In Prayaag Akbar’s new novel Mother India (Fourth Estate, R499), a young man employed in a right-wing content creator’s dingy basement studio is assigned to work on a video clip intended to respond to a presumed threat to the nation from “PhD-waale. Jihadis. Khalistanis. Maoists and missionaries”. Referencing a famous 1905 portrait of Bharat Mata by Abanindranath Tagore and with some help from an AI app that morphs images of real women taken off the internet, he animates a representation of the figure of Bharat Mata imposed on the map of the country. Of these representations, Akbar writes in the book: “She stood with her feet together at the bottom of the peninsula, arms reaching out so that her body became the body of the nation.

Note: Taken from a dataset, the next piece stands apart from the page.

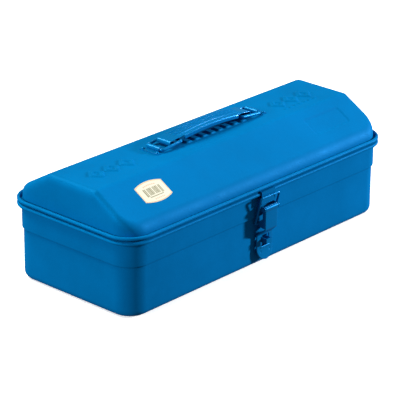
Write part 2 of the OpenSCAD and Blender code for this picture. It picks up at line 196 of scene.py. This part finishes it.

Her torso appeared over the Gangetic plain, the saree or sometimes her tresses flowing as the great river would. The haloed head and mysterious placid face were invariably positioned over the northern reaches: Kashmir.”

Akbar, who writes in the book’s Acknowledgements of encountering the concept of the “geo-body” in cultural historian Sumathi Ramaswamy’s The Goddess and the Nation: Mapping Mother India, tells mid-day, “I was drawn to the symbol of Mother India because it is such a deeply emotive symbol for so many of us. I find it very powerful myself: the appeal to our instinctual need to protect the mother—who can reject that call?”